Seid umschlungen, Millionen!
Es hilft alles nichts, liebe Leser, COVID-19 bestimmt weiterhin einen Großteil unseres Lebens. Den einen stört die lästige Maske beim Einkaufserlebnis, andere liegen auf der Intensivstation. Unzählige Unternehmen kämpfen ums Überleben, andere erleben staunend eine Sonderkonjunktur. In Deutschland macht sich der Staat mit Schuldengeld im Wirtschaftsleben breit, während es an den Börsen in Sachen Corona äußerst lebhaft zugeht. Selbst der Begriff Biotechnologie erweist sich plötzlich wieder als quicklebendig, Forscher und Unternehmen der Lebenswissenschaften stehen im Fokus der Aufmerksamkeit. So eine Pandemie bringt Unglück und Verderben, doch birgt sie auch die Chance, dass wir uns darauf besinnen, was wirklich wichtig ist: nicht Mode, Konsum, Schnickschnack, sondern ein gutes, gesundes, nachhaltiges Leben im Einklang mit den biologischen Gesetzmäßigkeiten unseres Planeten.
Es ist gut, dass wir miteinander streiten, wie es weitergehen soll. Dafür (ge)brauchen wir Worte und Bilder. Der des Zentralismus nicht sonderlich verdächtige Ministerpräsident Bayerns beklagt sich lautstark über den „Flickenteppich“ der Corona-Maßnahmen im föderalen Deutschland – so ein billiges, schlechtes Textil will halt keiner haben. Man könnte das auch anders sehen und formulieren: Deutschland verfügt über eine große Diversität an Maßnahmen, die dem Gemeinwesen eine gesteigerte Resilienz gegenüber einer zweiten Corona-Welle verleihen. Klingt doch nicht schlecht, oder? Nur das mit der Welle ist Käse. Laut Spiegel hält die britische Linguistin Elina Semino von der Universität Lancaster gar nichts von diesem Sprachbild, sondern schlägt als geeignetere Metapher den „Waldbrand“ vor. Anders als bei einer unaufhaltsam heranrollenden Welle würde eine Pandemie eher wie ein Feuer ablaufen: Große Brände wüten verheerend, können aber gelöscht werden, doch es gibt immer wieder Glutnester, die der Wind neu entfacht. Die Gegenmaßnahmen und die Bedingungen ändern sich ständig, man muss für lange Zeit aufpassen, dass nicht wieder ein Großfeuer entsteht. Funken (=Viren) können zu neuen Bränden führen. Abstandsregeln und Masken entziehen dem Feuer die Nahrung. Ein kluger Vorschlag, Frau Semino.
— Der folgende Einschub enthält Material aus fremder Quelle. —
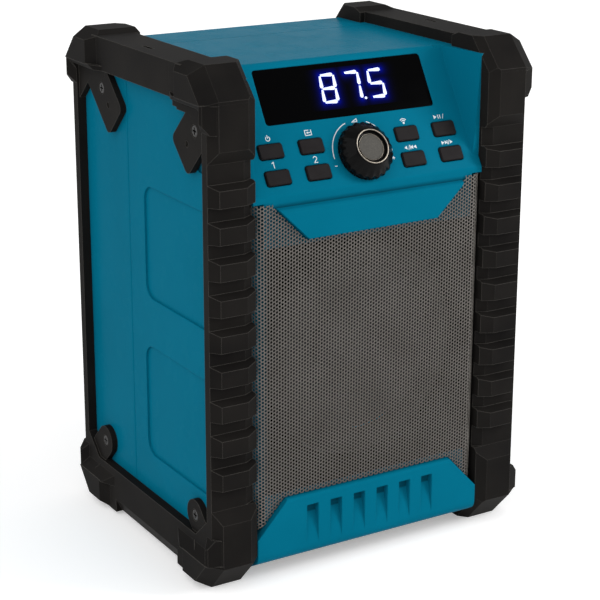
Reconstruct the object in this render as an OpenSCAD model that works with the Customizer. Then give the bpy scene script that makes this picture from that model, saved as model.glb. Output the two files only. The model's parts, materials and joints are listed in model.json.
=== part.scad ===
// Jobsite radio in two black bumper frames. X is to the right, Y to the back, Z up.
// The origin is on the ground, under the middle of the radio.

/* [Overall] */
// Width over the side bulges of the guards
overall_w = 196; // [184:1:216]
// Depth from the front to the back of the guard corners
overall_d = 161; // [156:1:185]
// Height over the guard corners
overall_h = 270; // [262:1:300]

/* [Guards] */
// Wall of the posts and of the rails' sides
guard_t = 5; // [4:0.5:7]
// Thickness of the rails over and under the housing
rail_t = 6; // [4:0.5:8]
// Width of a post across the front
post_w = 25.3; // [22:0.1:29]
// Width of a rail across the top
rail_w = 22; // [16:0.5:26]
// Height of a top rail's side
top_rail_h = 17.5; // [14:0.5:22]
// Height of a bottom rail's side
bottom_rail_h = 25.5; // [20:0.5:28]
// How far the corner caps stand out at the side
cap_side = 4; // [2:0.5:6]
// How far the corner caps stand above and below the rails
cap_lift = 2; // [1:0.5:4]
// Length of a corner cap along the rail
cap_len = 36; // [30:1:42]
// Height of a corner cap down the post
cap_h = 46; // [40:1:52]
// Depth of the sloped front of a corner cap
cap_slope_d = 14; // [10:0.5:18]
// Height of the sloped front of a corner cap
cap_slope_h = 15.4; // [12:0.1:20]
// How far ribs and caps stand in front of the post
rib_proud = 5; // [3:0.5:7]
// Distance from one rib to the next
rib_pitch = 18.14; // [15:0.01:24]
// Height of a rib's front face
rib_face = 8.6; // [6:0.1:11]
// Height of the slope on top of a rib
rib_slope = 2.2; // [1:0.1:4]
// Thickness of the screw tabs
tab_t = 3.5; // [2.5:0.1:4.5]
// Width of the straight screw tabs
strap_w = 23; // [18:0.5:26]
// Radius of the round screw tabs
lobe_r = 8.3; // [7:0.1:10]
// Radius of a guard screw's head
guard_head_r = 2.8; // [2.2:0.1:3.5]

/* [Housing] */
// Wall of the moulded shells
wall_t = 3; // [2:0.1:4]
// How far back the parting line is from the front of the guards
parting_d = 100.5; // [90:0.5:112]
// How far the front shell reaches past the parting line on top
tongue_l = 16; // [8:1:24]
// How far the feet of the cheeks stand inside the posts
cheek_in = 3.7; // [2:0.1:6]
// Angle of the control panel from level
panel_angle = 58.9; // [52:0.1:66]
// Length of the control panel from the plane of the chin to the top
panel_l = 75; // [72:0.5:80]
// Lean of the cheeks beside the panel
cheek_angle = 7.3; // [4:0.1:10]
// Depth of the recessed fields in the side walls
field_depth = 1.2; // [0.6:0.1:2]
// Corner radius of the recessed fields
field_r = 8; // [4:0.5:12]
// Step of the chin in front of the band above it
chin_step = 3.5; // [2.5:0.1:5]
// From a post to a lower corner of the chin
chin_low_in = 30.2; // [24:0.1:38]
// From a post to an upper corner of the chin
chin_top_in = 11.7; // [8:0.1:16]
// Height of the chin
chin_h = 16.5; // [12:0.5:18]
// Height of the lower bezel's top edge above the ground
bezel_top = 44; // [38:0.5:50]
// Height of the lower bezel's bottom edge above the ground
bezel_bottom = 9.5; // [9:0.5:14]
// From a post to an upper corner of the lower bezel
bezel_in = 17.9; // [14:0.1:24]
// Number of scooped slots in the lower bezel
slot_count = 6; // [3:1:8]
// Distance between the scooped slots
slot_pitch = 14.3; // [11:0.1:15]
// Width of a scooped slot
slot_w = 7; // [4:0.1:9]
// Depth of a scooped slot at its top
slot_depth = 5; // [2:0.1:5.5]

/* [Control panel] */
// From a post to the side of the display window
window_in = 18.6; // [14:0.1:28]
// Height of the display window
window_h = 29.2; // [22:0.1:32]
// From the top of the panel down to the middle of the display window
window_drop = 17.8; // [17:0.1:19]
// Corner radius of the display window
window_r = 1.8; // [1:0.1:4]
// Width of a button
button_w = 13.4; // [10:0.1:15]
// Height of a button
button_h = 7.4; // [5:0.1:9]
// Place of the inner buttons from the middle
button_inner_x = 28.5; // [26:0.1:30]
// From a post to the middle of the outer buttons
button_outer_in = 17; // [15:0.1:19]
// Place of the upper buttons up the panel
button_upper_s = 29.5; // [28:0.1:33]
// Place of the lower buttons up the panel
button_lower_s = 15.8; // [14:0.1:17]
// How far a button stands out of the panel
button_proud = 1.1; // [0.9:0.1:2]
// How far a button travels
button_travel = 0.8; // [0.4:0.1:0.8]
// Gap round a button
button_gap = 0.45; // [0.3:0.05:0.8]

/* [Volume knob] */
// Radius of the knob's skirt
knob_r = 15.3; // [13:0.1:17]
// Height of the knob above the panel
knob_h = 12.5; // [10:0.1:13]
// Radius of the knob's front rim
rim_r = 10.4; // [9:0.1:11.5]
// Radius of the knob's matt disc
disc_r = 7.2; // [5:0.1:7.8]
// Number of flutes round the skirt
flute_count = 22; // [12:1:30]
// Radius of the encoder shaft
shaft_r = 3; // [2.5:0.1:3.5]

/* [Grille and loudspeaker] */
// Thickness of the grille's sheet
grille_t = 1; // [0.8:0.1:1.5]
// Bend radius of the grille's long edges
grille_bend_r = 5.5; // [3:0.1:5.5]
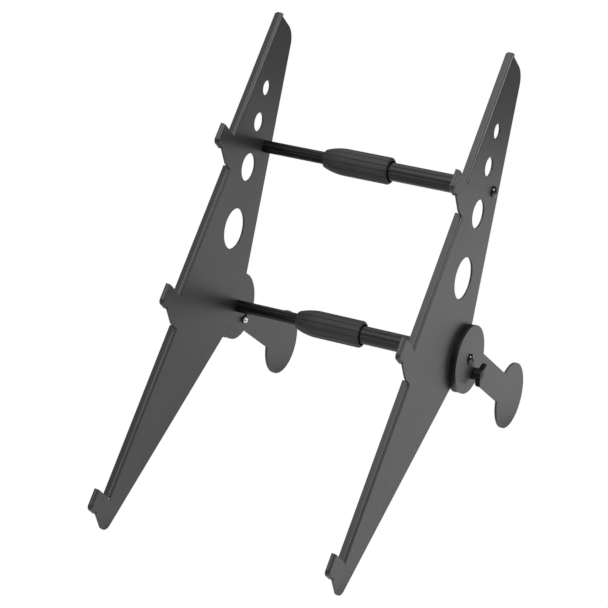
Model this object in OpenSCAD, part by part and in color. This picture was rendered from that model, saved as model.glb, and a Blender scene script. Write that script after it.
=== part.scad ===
// Desktop gear stand with three sloping tiers: two bent sheet side plates, two
// telescopic cross bars with twist grips, and two swinging legs with wing screws.

/* [Stand] */
// Distance from one side plate to the same face of the other
plate_pitch = 260; // [240:1:290]
// Slope of the side plates above the desk, in degrees
blade_angle = 43; // [38:1:46]

/* [Side plate] */
// Length of a side plate along its slope
blade_length = 561.6; // [548:1:600]
// Thickness of the sheet
sheet_thickness = 2; // [1.5:0.1:2.5]
// Outer radius of every bend
bend_radius = 3; // [3:0.1:4]
// Depth of the turned front flanges, over the sheet
flange_depth = 8.4; // [6:0.2:12]
// How far each flange runs on past the sheet's edge at its upper end
flange_lap = 2.5; // [1:0.1:4]
// Front face of the lowest flange, in front of the line through the tip
low_face = 14.4; // [12:0.2:20]
// How far the middle flange stands in front of the lowest one
middle_step = 18.6; // [15:0.2:20]
// How far the upper flange stands in front of the middle one
upper_step = 16.8; // [15:0.2:20]
// Distance along the slope from the lowest ear to the middle one
lower_tier = 216; // [190:0.5:230]
// Distance along the slope from the middle ear to the upper one
upper_tier = 173.5; // [160:0.5:185]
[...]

Ob er die Dauerwelle in den Köpfen ersetzen kann?
Werfen wir einen Blick in diese |transkript-Ausgabe: Wir staunen unter anderem über die „Performance“ deutscher Biotech-Unternehmen an amerikanischen Börsen, wir schauen auf die innerparteiliche Diskussion bei den Grünen in Sachen CRISPR/Cas & Konsorten, wir beleuchten in der LABORWELT Fortschritte in der Zell- und Genanalyse bis hinab auf das zelluläre und subzelluläre Niveau und fragen in der Titelgeschichte, warum der Corona-Fördergeldregen bislang die Entwickler zielgerichteter Antikörper und Therapien nicht erreicht.
Eben diese Fördermillionen steckt der Staat vor allem in Vakzineprojekte. Mit der Aussicht auf einen baldigen Impfstoff will man beruhigen. Doch die Nähe zu anderen Entscheidungen dieser Art lässt eher Misstrauen keimen: Die derzeitige deutsche Bundesregierung hat den fatalen Hang, nicht nur Ziele vorzugeben und Rahmenbedingungen zu setzen, sondern selbst zu entscheiden, welche Technologien diese Ziele erreichen sollen. Unrühmliche Stichworte: Agentur für Sprunginnovationen, Elektromobilität, Energiewende. Bald auch Impfstoffe?